10/04/2007

Mobile Mammas make me sick

Whoever dreamt up Labour's Mobile Mammas scheme needs shooting, not so much for the policy but for the title. As Richard Hazlewood has noted it sounds more like a takeaway pizza van franchise than a scheme to support working parents. Rather a sexist term too. It suggests that men would not be allowed to join the scheme; given Rhodri Morgan's comments that single mothers would be the main beneficiaries of the scheme surely a few Mobile Pappas might provide the children of single mothers with a welcome male role-model.

What Mobile Mammas are are community nursing assistants who come in to your home to look after your kids when they are sick, so you don't need to take time off work. Rhodri claims that these assistants won't be strangers but people that you and your children get to know and trust. But surely only children with long term illnesses (who have community nursing assistance already) could get to know and trust their Mobile Mammas - you cant build up a relationship with somebody who pops around just once or twice a year when your off school with the bug.

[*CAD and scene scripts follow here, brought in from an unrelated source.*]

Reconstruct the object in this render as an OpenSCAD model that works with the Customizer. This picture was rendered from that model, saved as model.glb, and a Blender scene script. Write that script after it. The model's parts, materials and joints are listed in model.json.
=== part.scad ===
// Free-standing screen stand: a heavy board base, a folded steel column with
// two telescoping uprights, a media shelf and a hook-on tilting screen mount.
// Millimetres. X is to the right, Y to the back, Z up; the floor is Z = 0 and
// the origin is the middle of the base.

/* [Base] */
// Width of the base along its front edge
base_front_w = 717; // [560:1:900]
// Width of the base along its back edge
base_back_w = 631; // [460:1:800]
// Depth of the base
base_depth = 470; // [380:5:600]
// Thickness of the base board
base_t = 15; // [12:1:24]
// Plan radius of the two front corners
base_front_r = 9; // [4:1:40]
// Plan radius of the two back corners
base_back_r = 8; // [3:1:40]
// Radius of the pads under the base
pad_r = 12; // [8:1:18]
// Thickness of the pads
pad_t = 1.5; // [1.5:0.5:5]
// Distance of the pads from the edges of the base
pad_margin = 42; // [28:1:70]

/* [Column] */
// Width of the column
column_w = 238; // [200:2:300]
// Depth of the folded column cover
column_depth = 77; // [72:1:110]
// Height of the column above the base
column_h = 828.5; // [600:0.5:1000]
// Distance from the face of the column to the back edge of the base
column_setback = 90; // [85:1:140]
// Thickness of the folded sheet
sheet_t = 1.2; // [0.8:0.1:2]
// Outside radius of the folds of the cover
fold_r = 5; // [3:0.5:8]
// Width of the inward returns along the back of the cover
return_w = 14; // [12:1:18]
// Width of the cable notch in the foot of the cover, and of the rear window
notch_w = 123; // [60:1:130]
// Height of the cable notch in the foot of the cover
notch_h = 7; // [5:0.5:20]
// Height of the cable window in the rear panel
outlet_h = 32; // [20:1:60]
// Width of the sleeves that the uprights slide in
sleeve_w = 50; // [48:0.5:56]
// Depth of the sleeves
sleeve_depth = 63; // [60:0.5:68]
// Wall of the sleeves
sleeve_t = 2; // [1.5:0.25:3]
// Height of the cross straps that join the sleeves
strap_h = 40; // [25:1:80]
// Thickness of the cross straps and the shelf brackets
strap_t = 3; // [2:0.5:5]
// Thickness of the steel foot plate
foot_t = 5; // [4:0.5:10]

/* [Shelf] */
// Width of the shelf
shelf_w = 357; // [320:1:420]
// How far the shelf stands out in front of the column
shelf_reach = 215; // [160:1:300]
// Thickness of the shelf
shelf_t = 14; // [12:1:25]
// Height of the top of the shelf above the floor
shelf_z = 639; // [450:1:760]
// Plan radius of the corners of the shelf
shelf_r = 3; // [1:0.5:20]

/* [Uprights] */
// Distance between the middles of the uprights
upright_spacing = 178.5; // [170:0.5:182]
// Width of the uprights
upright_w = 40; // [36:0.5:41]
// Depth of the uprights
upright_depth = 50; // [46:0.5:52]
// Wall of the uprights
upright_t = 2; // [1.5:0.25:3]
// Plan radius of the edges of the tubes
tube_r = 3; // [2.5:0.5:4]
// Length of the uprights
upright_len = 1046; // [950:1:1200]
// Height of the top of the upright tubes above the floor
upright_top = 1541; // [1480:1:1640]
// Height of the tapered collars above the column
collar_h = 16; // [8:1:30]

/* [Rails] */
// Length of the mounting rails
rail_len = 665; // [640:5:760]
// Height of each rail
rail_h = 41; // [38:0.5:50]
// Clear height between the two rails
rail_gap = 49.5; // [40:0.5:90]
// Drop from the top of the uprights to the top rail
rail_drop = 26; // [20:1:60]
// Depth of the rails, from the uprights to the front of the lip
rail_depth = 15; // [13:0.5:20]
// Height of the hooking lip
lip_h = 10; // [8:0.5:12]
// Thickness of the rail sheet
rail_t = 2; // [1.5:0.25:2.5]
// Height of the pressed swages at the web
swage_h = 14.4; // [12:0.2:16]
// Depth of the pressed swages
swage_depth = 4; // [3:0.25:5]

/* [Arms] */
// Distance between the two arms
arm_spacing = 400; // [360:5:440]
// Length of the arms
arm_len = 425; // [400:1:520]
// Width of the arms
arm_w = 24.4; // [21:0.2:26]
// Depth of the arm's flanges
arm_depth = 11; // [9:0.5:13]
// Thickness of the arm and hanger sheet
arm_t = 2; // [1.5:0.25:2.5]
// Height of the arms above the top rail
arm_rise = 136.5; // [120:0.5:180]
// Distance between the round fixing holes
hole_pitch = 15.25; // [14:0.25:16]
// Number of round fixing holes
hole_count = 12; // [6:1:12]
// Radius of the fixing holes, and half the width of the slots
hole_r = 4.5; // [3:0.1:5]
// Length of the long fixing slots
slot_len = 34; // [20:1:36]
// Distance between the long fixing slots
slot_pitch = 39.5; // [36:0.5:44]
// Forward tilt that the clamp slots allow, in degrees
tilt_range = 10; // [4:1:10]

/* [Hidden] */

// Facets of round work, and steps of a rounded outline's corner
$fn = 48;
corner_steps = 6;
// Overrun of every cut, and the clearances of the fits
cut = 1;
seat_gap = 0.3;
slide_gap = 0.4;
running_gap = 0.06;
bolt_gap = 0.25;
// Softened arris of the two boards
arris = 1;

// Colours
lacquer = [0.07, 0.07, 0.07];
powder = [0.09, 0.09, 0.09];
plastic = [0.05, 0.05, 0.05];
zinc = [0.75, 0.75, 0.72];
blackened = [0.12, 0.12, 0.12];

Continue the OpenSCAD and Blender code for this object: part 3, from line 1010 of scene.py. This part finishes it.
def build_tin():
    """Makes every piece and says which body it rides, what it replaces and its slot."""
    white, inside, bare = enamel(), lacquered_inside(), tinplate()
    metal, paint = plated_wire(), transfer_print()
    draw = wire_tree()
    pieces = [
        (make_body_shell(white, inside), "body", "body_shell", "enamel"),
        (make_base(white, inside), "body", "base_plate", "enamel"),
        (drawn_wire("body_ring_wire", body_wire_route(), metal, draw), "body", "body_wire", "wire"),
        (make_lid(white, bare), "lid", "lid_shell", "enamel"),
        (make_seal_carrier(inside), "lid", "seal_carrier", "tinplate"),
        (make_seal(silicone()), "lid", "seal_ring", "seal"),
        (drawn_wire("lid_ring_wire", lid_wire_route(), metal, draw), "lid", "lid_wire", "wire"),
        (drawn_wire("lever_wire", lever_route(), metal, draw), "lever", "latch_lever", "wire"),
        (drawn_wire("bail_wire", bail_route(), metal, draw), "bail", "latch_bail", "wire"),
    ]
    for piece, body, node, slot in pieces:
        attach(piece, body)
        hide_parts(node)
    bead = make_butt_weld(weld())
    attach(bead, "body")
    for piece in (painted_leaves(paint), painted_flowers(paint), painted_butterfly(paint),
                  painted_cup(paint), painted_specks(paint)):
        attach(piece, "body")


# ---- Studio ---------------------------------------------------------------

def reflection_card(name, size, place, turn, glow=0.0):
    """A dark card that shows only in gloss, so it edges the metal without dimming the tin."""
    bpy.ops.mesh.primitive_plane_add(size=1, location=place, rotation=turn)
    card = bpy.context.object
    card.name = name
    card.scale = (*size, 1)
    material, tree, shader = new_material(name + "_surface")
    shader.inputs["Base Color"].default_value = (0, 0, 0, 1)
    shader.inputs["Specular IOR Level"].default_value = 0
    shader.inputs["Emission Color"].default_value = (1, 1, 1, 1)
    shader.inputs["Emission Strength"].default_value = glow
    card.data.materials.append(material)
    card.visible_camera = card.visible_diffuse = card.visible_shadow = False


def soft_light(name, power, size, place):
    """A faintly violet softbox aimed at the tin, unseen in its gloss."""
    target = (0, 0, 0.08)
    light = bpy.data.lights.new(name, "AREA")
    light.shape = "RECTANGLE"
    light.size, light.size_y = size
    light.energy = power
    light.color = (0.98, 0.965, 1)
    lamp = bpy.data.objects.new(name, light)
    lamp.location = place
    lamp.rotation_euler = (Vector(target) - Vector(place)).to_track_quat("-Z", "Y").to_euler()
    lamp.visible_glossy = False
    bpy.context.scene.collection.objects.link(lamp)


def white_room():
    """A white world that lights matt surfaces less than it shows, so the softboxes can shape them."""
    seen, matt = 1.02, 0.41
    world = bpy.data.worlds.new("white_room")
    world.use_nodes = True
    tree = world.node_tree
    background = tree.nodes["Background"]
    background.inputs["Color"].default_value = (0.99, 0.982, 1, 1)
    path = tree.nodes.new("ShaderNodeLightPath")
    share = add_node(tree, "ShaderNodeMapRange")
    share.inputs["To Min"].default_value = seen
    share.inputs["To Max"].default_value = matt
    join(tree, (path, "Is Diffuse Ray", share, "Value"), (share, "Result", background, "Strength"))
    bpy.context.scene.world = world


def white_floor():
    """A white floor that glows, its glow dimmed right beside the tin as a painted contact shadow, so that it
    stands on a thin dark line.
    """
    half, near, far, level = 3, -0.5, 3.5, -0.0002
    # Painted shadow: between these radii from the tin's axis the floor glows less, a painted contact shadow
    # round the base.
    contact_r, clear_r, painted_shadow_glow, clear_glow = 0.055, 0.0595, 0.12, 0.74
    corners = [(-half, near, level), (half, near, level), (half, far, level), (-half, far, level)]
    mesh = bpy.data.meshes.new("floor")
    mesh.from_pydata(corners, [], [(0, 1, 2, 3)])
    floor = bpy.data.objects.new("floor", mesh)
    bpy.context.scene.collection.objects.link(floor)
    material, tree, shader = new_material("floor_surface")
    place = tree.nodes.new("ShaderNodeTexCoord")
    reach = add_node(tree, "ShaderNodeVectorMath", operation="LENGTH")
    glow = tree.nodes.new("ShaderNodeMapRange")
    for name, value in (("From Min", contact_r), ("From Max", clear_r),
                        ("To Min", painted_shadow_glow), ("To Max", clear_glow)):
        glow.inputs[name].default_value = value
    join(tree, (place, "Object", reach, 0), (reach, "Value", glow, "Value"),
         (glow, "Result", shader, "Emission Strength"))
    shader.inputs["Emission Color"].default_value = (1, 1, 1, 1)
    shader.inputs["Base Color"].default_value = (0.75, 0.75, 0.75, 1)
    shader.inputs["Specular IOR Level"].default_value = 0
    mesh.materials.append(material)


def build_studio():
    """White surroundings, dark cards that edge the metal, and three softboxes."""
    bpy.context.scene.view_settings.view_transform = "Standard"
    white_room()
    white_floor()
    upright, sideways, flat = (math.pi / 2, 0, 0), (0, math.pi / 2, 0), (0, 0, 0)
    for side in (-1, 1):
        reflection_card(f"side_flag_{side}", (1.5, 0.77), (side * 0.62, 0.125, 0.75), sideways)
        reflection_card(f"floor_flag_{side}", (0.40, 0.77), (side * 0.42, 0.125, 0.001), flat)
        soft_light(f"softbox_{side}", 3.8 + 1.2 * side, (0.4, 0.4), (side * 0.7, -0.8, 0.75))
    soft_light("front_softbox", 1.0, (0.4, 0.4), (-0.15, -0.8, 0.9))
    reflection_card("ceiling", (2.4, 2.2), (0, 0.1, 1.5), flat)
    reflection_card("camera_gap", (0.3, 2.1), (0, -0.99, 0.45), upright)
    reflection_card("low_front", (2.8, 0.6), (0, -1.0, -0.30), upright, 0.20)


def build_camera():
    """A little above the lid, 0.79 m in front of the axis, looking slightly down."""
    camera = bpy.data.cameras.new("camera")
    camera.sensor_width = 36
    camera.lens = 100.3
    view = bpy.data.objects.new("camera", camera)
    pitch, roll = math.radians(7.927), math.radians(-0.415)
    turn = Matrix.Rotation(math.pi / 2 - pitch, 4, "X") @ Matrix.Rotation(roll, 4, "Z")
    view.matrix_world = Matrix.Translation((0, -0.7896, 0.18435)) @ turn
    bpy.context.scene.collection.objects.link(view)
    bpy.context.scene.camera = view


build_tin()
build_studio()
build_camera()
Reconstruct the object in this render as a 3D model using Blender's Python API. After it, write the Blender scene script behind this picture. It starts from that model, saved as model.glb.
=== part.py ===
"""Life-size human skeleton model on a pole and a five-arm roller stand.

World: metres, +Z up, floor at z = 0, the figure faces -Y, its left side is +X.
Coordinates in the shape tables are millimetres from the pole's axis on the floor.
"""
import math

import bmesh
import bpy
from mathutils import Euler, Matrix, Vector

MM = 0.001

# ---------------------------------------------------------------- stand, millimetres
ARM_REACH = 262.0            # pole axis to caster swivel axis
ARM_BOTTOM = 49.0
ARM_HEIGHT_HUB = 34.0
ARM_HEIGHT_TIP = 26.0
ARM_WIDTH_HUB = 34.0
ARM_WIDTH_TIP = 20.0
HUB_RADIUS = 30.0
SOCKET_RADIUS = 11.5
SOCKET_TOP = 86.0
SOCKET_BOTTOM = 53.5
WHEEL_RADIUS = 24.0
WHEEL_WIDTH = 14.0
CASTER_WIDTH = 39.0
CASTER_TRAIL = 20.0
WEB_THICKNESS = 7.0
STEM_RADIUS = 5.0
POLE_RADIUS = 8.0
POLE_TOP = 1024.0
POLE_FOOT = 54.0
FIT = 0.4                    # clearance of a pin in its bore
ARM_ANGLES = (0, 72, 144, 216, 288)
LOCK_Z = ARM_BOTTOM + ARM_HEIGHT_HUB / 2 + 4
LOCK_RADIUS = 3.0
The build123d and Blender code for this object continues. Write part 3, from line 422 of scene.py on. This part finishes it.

When my kids have been feeling poorly only their Mam and Dad are good enough to comfort them, even people they know well like their Nain or an aunty are a poor second best to Mam and Dad. Telling a mother that she can't stay with a sick kid who's pining for his Mam, that she'll have to call in a virtual stranger instead, seems to me to be an extremely callous policy.

It doesn’t appear to be a very well thought out policy on public health grounds either. Fresh from looking after little Mary who has the flu - Mobile Mamma comes to our house to look after little Johnny with a broken arm, spreading the flu germ in the process to add to poor little Johnny's woes. Thanks but no thanks!

As Numpti is likely to be out of a job after May 4th, he might consider taking his Mobile Mamma's scheme to BBC 2's Dragons Den to see if he can get some backing for it as a little home spun business. That would be a much more appropriate place in which to try and sell the scheme than is an Election Manifesto launch.

POST SCRIPT
As the scheme is to be part funded by the Department of Works and Pensions, this is not actually an assembly election pledge announcement, but an announcement of a Westminster government pilot scheme

Another blog post on this subject Ordovicius: "Labour Insults Working Families" say Plaid

2 comments:

  1. yes I agree that this policy is laughable. It certainly appears sexist from the outset, even when you don't know what it entails. Today already in the WM, child carers have come out against this policy which shows that there are grave concerns about it's implementation.

    ReplyDelete
  2. Next they'll be lookin after kids, while the mum is out on the town, n dont say im talkin sh*t cos i've met too many teenage mums who send their child to a complete stranger just so they can get a "deserved?" night out!